I have been pleased with most of what I’ve seen from the team so far, though. Paul George’s performances have been particularly impressive, carrying the scoring load while doing his fair share of everything else on the floor. Terance Mann is another player who seems to have picked up where he left off in the postseason, while Isaiah Hartenstein has been a hugely enjoyable surprise package so far.

I’ve loved the pace the guys have been playing with too. It’s obviously something that was highlighted throughout preseason, with the emphasis on the drive-kick-swing mantra, and that focus has really translated into the regular season — going from being ranked 28th for pace last campaign to 3rd this time out.

Eric Bledsoe is one of the players who’s best embodied that pace, making it clear that the role he was tipped for once he came over in the trade is one that he’s more than capable of fulfilling for the team. However, I think the higher tempo stood out to me most when I saw Nicolas Batum against Portland.

The Frenchman’s first start of the season saw him flying into on-ball guarding positions, displaying active hands and even feet as he leapt into the air to block passes. He even seemed to run the floor with more of a spring in his step. It likely that Batum sees his role as one of the roster’s vets as crucial in cementing the Clippers’ new identity, and he is making a conscious change to his game. He was previously a player typified for his ability to play at his own speed, sitting within the bottom 12 percent of qualified players last season for pace factor, so it will be interesting to see what impact the new change has on his role.

It will no doubt be something for the franchise to think about when it comes to each of its main guys. While the changes have been made in the absence of Kawhi Leonard, he is one of the best in the league at being able to play at his own tempo, and it may be that they need to adjust accordingly when he comes back. It could be that Lue and his staff have made the decision to really turn up the heat initially before it gets naturally scaled back, as is the case in most NBA seasons, to a level that feels more comfortable. That way, if Leonard gets back before the season wraps, he can still be on the same page as his teammates when push comes to shove.

Portland Trail Blazers v Los Angeles Clippers
Kawhi watches his guys get their first win
Photo by Harry How/Getty Images

One potentially big downside of the higher tempo has been the team’s ability from deep. The Clippers were the best 3-point shooting team in the league percentage wise last season, but so far this campaign they only rank 17th. It’s not like they aren’t getting good looks either, but perhaps the extra strain caused by the higher tempo is causing some of those misses. That will be something to iron out and will hopefully improve with more reps and conditioning.

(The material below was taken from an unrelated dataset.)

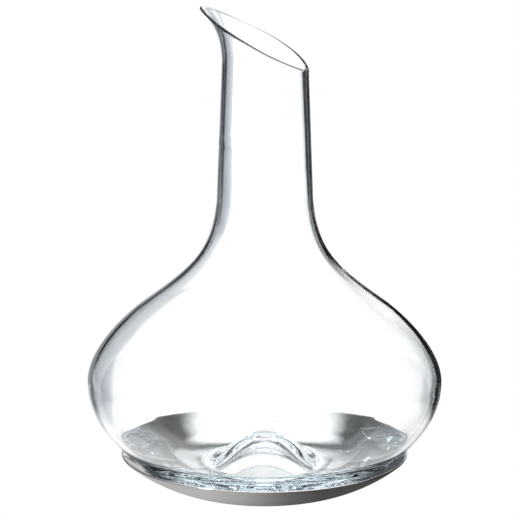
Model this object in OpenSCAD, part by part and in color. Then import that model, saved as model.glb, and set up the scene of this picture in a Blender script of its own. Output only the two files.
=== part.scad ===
// Wine decanter with a slanted mouth, standing in a shallow steel dish.
// Millimetres, +Z up. The origin is on the table, under the middle of the dish.
// The pouring tip points along -X.

/* [Decanter body] */
// Diameter at the belly, the widest circle of the decanter
belly_d = 198.6; // [192:0.2:204]
// Height of the belly above the table
belly_h = 62; // [60:0.2:65]
// Diameter where the shoulder turns from convex to concave
shoulder_d = 143; // [139:1:147]
// Height of that turn above the table
shoulder_h = 102.5; // [100:0.5:105]
// Wall thickness of the body
body_wall = 2.4; // [1.8:0.1:3]

/* [Neck and mouth] */
// Diameter at the root of the neck
neck_root_d = 53.8; // [51:0.2:56]
// Height of the neck's root above the table
neck_root_h = 167.2; // [162:0.2:172]
// Diameter of the neck where the lip starts to flare
neck_top_d = 48.6; // [47:0.2:50]
// Height where the lip starts to flare
flare_h = 247.4; // [245:0.2:250]
// Distance of the pouring tip from the axis
tip_reach = 36.8; // [35:0.2:39]
// Height of the pouring tip, which is the height of the whole object
tip_h = 278.6; // [276:0.2:281]
// Height of the mouth's low side
heel_h = 242.4; // [240:0.2:245]
// Slope of the mouth at the pouring tip, in degrees
mouth_slope = 33; // [30:1:36]
// Slope of the mouth at its low side, where it rolls over, in degrees
heel_slope = 58; // [50:1:64]
// Wall thickness of the neck
neck_wall = 1.4; // [1.2:0.1:1.8]

/* [Foot and floor] */
// Inner diameter of the foot ring that the decanter stands on
foot_inner_d = 72; // [70:0.5:74]
// Outer diameter of the foot ring
foot_outer_d = 80; // [79:0.5:81]
// Height of the circle at the bottom of the inside, above the table
trough_h = 14.8; // [13.5:0.1:16]
// Diameter of that circle
trough_d = 71; // [69:0.5:73]
// Diameter at which the bowl's wall starts to thicken towards the floor
thin_to_d = 168; // [164:1:172]

/* [Punt] */
// Height of the punt's top inside the decanter, above the table
punt_top_h = 30.5; // [29:0.1:32]
// Diameter of the flat on the punt's top
punt_flat_d = 13; // [11:0.5:15]
// Slope of the punt's cone inside the decanter, in degrees
punt_slope = 34.5; // [33:0.5:36]
// Height of the hollow under the punt, above the table
hollow_top_h = 24.2; // [22.4:0.2:25]
// Slope of the hollow's cone, in degrees
hollow_slope = 36; // [33:1:38]

/* [Dish] */
// Outer diameter of the dish
dish_d = 160.6; // [158:0.2:164]
// Diameter of the dish's flat bottom
dish_flat_d = 77.2; // [76:0.2:79]
// Thickness of the steel
dish_wall = 1.2; // [0.8:0.1:1.4]
// Slope of the dish's wall at the rim, in degrees
dish_rim_slope = 39.4; // [39:0.1:42]
// Slope of the dish's wall where it meets the bottom's bend, in degrees
dish_foot_slope = 13.5; // [12:0.5:14]
// Radius of the bend between the wall and the bottom
dish_bend_r = 25; // [20:1:27]

/* [Pad] */
// Diameter of the non-slip pad under the dish
pad_d = 68; // [60:1:70]
// Thickness of the pad
pad_t = 1; // [0.8:0.1:1.5]

/* [Hidden] */

$fn = 180;
curve_steps = 14;      // straight pieces in one curve of an outline
overrun = 2;           // how far the uncut lip runs past the pouring tip
seat_gap = 0.1;        // play between the foot ring and the dish's floor
foot_h = pad_t + dish_wall + seat_gap;

GLASS = [0.86, 0.9, 0.92, 0.35];
STEEL = [0.72, 0.72, 0.73];
RUBBER = [0.07, 0.07, 0.08];

function bezier_point(p, t) =
    pow(1 - t, 3) * p[0] + 3 * pow(1 - t, 2) * t * p[1]
    + 3 * (1 - t) * t * t * p[2] + pow(t, 3) * p[3];

// The points of a cubic curve, without its last one.
function bezier(p, steps = curve_steps) =
    [for (i = [0:steps - 1]) bezier_point(p, i / steps)];

// The points of an arc about centre, both ends included.
function arc(centre, r, from, to, steps = curve_steps) =
    [for (i = [0:steps])
        let (a = from + (to - from) * i / steps)
            centre + r * [cos(a), sin(a)]];

function unit(v) = v / norm(v);

function reversed(list) = [for (i = [len(list) - 1:-1:0]) list[i]];

// The points of a line moved to its left by walls[i] at point i.
function moved_left(line, walls) =
    [for (i = [0:len(line) - 1])
        let (
            before = line[max(i - 1, 0)],
            after = line[min(i + 1, len(line) - 1)],
            along = unit(after - before)
        )
            line[i] + walls[i] * [-along[1], along[0]]];

// ---- Decanter -------------------------------------------------------------

belly_r = belly_d / 2;
shoulder = [shoulder_d / 2, shoulder_h];
shoulder_way = unit([-0.79, 0.608]);
neck_root = [neck_root_d / 2, neck_root_h];
neck_top = [neck_top_d / 2, flare_h];
lip_way = unit([0.76, 0.65]);
tip = [tip_reach, tip_h];
nest = [61.5, foot_h + 7.7];         // where the bowl leaves the dish's curve
nest_way = unit([0.785, 0.62]);

// The outside of the bowl, from the foot ring to the belly.
bowl_line = concat(
    bezier([
        [foot_outer_d / 2, foot_h],
        [foot_outer_d / 2 + 6, foot_h + 1.1],
        nest - 7 * nest_way,
        nest
    ]),
    bezier([
        nest,
        nest + 24 * nest_way,
        [belly_r, belly_h - 22.8],
        [belly_r, belly_h]
    ])
);

// The outside from the belly to past the lip.
upper_line = concat(
    bezier([
        [belly_r, belly_h],
        [belly_r, belly_h + 16.3],
        shoulder - 7.3 * shoulder_way,
        shoulder
    ]),
    bezier([
        shoulder,
        shoulder + 40 * shoulder_way,
        neck_root + [2.9, -29.8],
        neck_root
    ]),
    bezier([
        neck_root,
        neck_root + [-0.6, 24],
        neck_top - [-0.6, 24],
        neck_top
    ]),
    bezier([
        neck_top,
        neck_top + [0, 10.2],
        tip - 13 * lip_way,
        tip
    ]),
    [tip, tip + overrun * lip_way]
);

// The wall thins evenly from the body to the neck.
function wall_at(h) =
    let (share = min(1, max(0, (h - belly_h) / (neck_root_h - belly_h))))
        body_wall + (neck_wall - body_wall) * share;

upper_inside = moved_left(upper_line, [for (p = upper_line) wall_at(p[1])]);

// The inside of the bowl: as thin as the body down to thin_to_d, then a bend into
// the thick floor that falls to the trough.
trough = [trough_d / 2, trough_h];
floor_way = unit([26, 7]);
bowl_skin = moved_left(bowl_line, [for (p = bowl_line) body_wall]);
thin_inside = [for (i = [len(bowl_line) - 1:-1:0])
    if (bowl_line[i][0] > thin_to_d / 2) bowl_skin[i]];
thin_end = thin_inside[len(thin_inside) - 1];
thin_way = unit(thin_end - thin_inside[len(thin_inside) - 2]);
bowl_inside = concat(
    [for (i = [1:len(thin_inside) - 2]) thin_inside[i]],
    bezier([
        thin_end,
        thin_end + 6 * thin_way,
        trough + 26.9 * floor_way,
        trough
    ], 2 * curve_steps)
);

// The inside of the punt, from the trough up to the axis: a curve, a cone, a
// round corner and the flat top.
punt_corner_r = 5;
cone_way = [cos(punt_slope), -sin(punt_slope)];
cone_tip_h = punt_top_h
    + (punt_flat_d / 2 + punt_corner_r * tan(punt_slope / 2)) * tan(punt_slope);
cone_foot_r = trough[0] - 4;
cone_foot = [cone_foot_r, cone_tip_h - cone_foot_r * tan(punt_slope)];
punt_inside = concat(
    bezier([
        trough,
        trough - 1.6 * floor_way,
        cone_foot + 2 * cone_way,
        cone_foot
    ], 6),
    reversed(arc(
        [punt_flat_d / 2, punt_top_h - punt_corner_r], punt_corner_r,
        90, 90 - punt_slope, 6
    )),
    [[0, punt_top_h]]
);

// The hollow under the punt, from the axis down to the foot ring: a round top
// and a bell that runs out flat at the foot.
hollow_ball_r = 10;
hollow_flat_r = 1;
hollow_way = [cos(hollow_slope), -sin(hollow_slope)];
hollow_round = arc(
    [hollow_flat_r, hollow_top_h - hollow_ball_r], hollow_ball_r,
    90, 90 - hollow_slope, 8
);
hollow_end = hollow_round[len(hollow_round) - 1];
foot_inner = [foot_inner_d / 2, foot_h];
punt_under = concat(
    [[0, hollow_top_h]],
    hollow_round,
    [for (i = [1:curve_steps - 1])
        bezier_point([
            hollow_end,
            hollow_end + 14 * hollow_way,
            foot_inner + [-12, 1.5],
            foot_inner
        ], i / curve_steps)],
    [foot_inner]
);

module decanter_blank() {
    rotate_extrude()
        polygon(concat(
            punt_under,
            bowl_line,
            upper_line,
            reversed(upper_inside),
            bowl_inside,
            punt_inside
        ));
}

// What lies under the mouth: the slanted line from the pouring tip to the low
// side, straight for most of its way and rolled over at the low side.
mouth_high = [-tip_reach, tip_h];
mouth_low = [neck_top_d / 2 + 0.4, heel_h];
mouth_way = [cos(mouth_slope), -sin(mouth_slope)];
heel_way = [cos(heel_slope), -sin(heel_slope)];

module mouth_keep() {
    rotate([90, 0, 0])
        linear_extrude(belly_d + 10, center = true)
            polygon(concat(
                bezier([
                    mouth_high,
                    mouth_high + 22.4 * mouth_way,
                    mouth_low - 8.3 * heel_way,
                    mouth_low
                ], 2 * curve_steps),
                [
                    mouth_low,
                    mouth_low + 3 * heel_way,
                    [belly_d, heel_h - 20],
                    [belly_d, -10],
                    [-belly_d, -10],
                    [-belly_d, tip_h + 20],
                    mouth_high - 10 * mouth_way
                ]
            ));
}

module decanter() {
    color(GLASS)
        intersection() {
            decanter_blank();
            mouth_keep();
        }
}

// ---- Dish -----------------------------------------------------------------

// The rim is round, so the dish reaches a little past its outer skin's end.
dish_rim_r = dish_d / 2 - dish_wall / 2 * (1 - sin(dish_rim_slope));
bend_centre = [dish_flat_d / 2, pad_t + dish_bend_r];
bend_end = bend_centre
    + dish_bend_r * [sin(dish_foot_slope), -cos(dish_foot_slope)];
dish_arc_r = (dish_rim_r - bend_end[0])
    / (sin(dish_rim_slope) - sin(dish_foot_slope));
dish_centre = bend_end
    - dish_arc_r * [sin(dish_foot_slope), -cos(dish_foot_slope)];
rim_middle = dish_centre
    + (dish_arc_r - dish_wall / 2) * [sin(dish_rim_slope), -cos(dish_rim_slope)];

module dish() {
    color(STEEL)
        rotate_extrude()
            polygon(concat(
                [[0, pad_t]],
                arc(bend_centre, dish_bend_r, -90, -90 + dish_foot_slope, 4),
                arc(
                    dish_centre, dish_arc_r,
                    -90 + dish_foot_slope + 2, -90 + dish_rim_slope
                ),
                arc(
                    rim_middle, dish_wall / 2,
                    -70 + dish_rim_slope, 70 + dish_rim_slope, 6
                ),
                reversed(arc(
                    dish_centre, dish_arc_r - dish_wall,
                    -90 + dish_foot_slope + 2, -90 + dish_rim_slope
                )),
                reversed(arc(
                    bend_centre, dish_bend_r - dish_wall,
                    -90, -90 + dish_foot_slope, 4
                )),
                [[0, pad_t + dish_wall]]
            ));
}

// ---- Pad ------------------------------------------------------------------

module base_pad() {
    edge_r = pad_t / 4;
    color(RUBBER)
        rotate_extrude()
            polygon(concat(
                [[0, 0]],
                arc([pad_d / 2 - edge_r, edge_r], edge_r, -90, 0, 4),
                [[pad_d / 2, pad_t], [0, pad_t]]
            ));
}

decanter();
dish();
base_pad();
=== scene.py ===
"""A clear glass wine decanter standing in a shallow steel dish, on a white table.

The file is laid out as an add-on: the sizes and colours are properties, and each
piece and the stage are operators that the sidebar's panel lists.
"""

import math

import bmesh
import bpy
import numpy as np
from mathutils import Matrix, Vector


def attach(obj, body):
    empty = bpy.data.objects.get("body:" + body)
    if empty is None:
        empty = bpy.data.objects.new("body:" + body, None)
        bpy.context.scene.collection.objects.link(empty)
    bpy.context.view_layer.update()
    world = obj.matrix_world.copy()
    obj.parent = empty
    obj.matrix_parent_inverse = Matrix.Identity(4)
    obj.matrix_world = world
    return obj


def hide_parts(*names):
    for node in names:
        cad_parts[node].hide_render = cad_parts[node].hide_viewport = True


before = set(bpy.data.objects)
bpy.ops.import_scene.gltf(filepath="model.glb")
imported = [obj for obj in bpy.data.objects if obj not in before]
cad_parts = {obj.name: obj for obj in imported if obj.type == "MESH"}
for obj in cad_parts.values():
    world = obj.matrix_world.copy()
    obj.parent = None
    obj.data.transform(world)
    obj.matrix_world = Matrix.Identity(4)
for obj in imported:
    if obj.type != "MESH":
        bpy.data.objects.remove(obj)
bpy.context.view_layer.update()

bl_info = {
    "name": "Wine decanter",
    "version": (1, 0, 0),
    "blender": (4, 5, 0),
    "location": "View3D > Sidebar > Decanter",
    "description": "Builds a glass wine decanter in a steel dish",
    "category": "Add Mesh",
}

MM = 0.001

# Fixed proportions of the glass, in millimetres and degrees.
FOOT_HEIGHT = 2.3
FOOT_OUTER = 40.0
FOOT_INNER = 36.0
EDGE_ROUND = 0.5
THIN_TO = 84.0            # radius down to which the bowl stays thin
FLOOR_BEND = 6.0
FLOOR_REACH = (26.0, 7.0)  # how the floor leaves the trough
PUNT_BRIM = 4.0
PUNT_FLAT = 6.5
PUNT_CORNER = 5.0
PUNT_SLOPE = 34.5
HOLLOW_FLAT = 1.0
HOLLOW_BALL = 10.0
HOLLOW_SLOPE = 36.0
HOLLOW_REACH = 14.0
HOLLOW_BRIM = (12.0, -1.5)
LIP_START = 200.0
SPIN_STEPS = 288
LIP_ROWS = 46             # rows on each side of the lip
EDGE_STEPS = 10           # steps round the lip's edge
NEST = (61.5, 7.7)        # where the bowl rests in the dish, above the foot
NEST_WAY = (0.785, 0.62)
SHOULDER_WAY = (-0.79, 0.608)
LIP_WAY = (0.76, 0.65)
MOUTH_SLOPE = 33.0        # slant of the mouth at its tip
HEEL_SLOPE = 58.0         # slant of the mouth at its low side
DISH_FOOT_SLOPE = 13.5
DISH_RIM_SLOPE = 39.4

# Fixed proportions of the finishes, in metres or in turns a metre.
THICK_BOTTOM = (0.013, 0.028)   # heights over which the streaks fade
STREAK_FROM = 0.036             # radius where the streaks start
STREAKS = (260.0, 2.0, 60.0)    # fineness outward, round and upward
SPIN_MARKS = 2600.0             # fineness of the marks on spun steel

# Where the studio's table and walls turn from light to dark, in metres or as
# parts of a direction of length one.
BRIGHT_REACH = 0.095            # half width of the white behind the bowl
NECK_AWAY = (0.28, 0.60)        # how far behind the neck's light lies
NEAR_TABLE = (0.05, 0.12)
# Radii over which the painted shadow under the dish fades out, in metres.
SHADOW_UNDER_DISH = (0.030, 0.066)
DARK_GAP = (0.42, 0.54)         # height of the dark band on the walls
OVERHEAD_FROM = (0.60, 0.82)    # height where the light above starts
FRONT_FROM = (-0.10, 0.25)


# ---- Settings ---------------------------------------------------------------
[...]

On the flip side, the team still ranks eighth in the league for defensive rating and has done so without their star player, while forcing their opponents into many more turnovers. They rank second in the league for opponent turnover percentage and steals, compared to 18th and 20th last season. It may be that the additional focus on pace this time out helps their defensive scheme without Leonard, as they press quickly and harass ball handlers to force those extra steals, but they’ll need to figure out a way to make it work better on offence if they’re to get themselves in a positive position heading into the postseason — especially if the Klaw has his eyes on a return at that stage.

It may come with time and muscle memory, it may come with more adjustments from Coach Lue. Either way, on the balance of what we’ve seen so far, there can be no doubt that the Clippers are committed to giving us fans an exciting spectacle every single night, and that they’ll do their very best to stay in games until the bitter end. If there’s one thing this team has shown us it’s that they’ll always find a way when they’re down 0-2. This year is no different.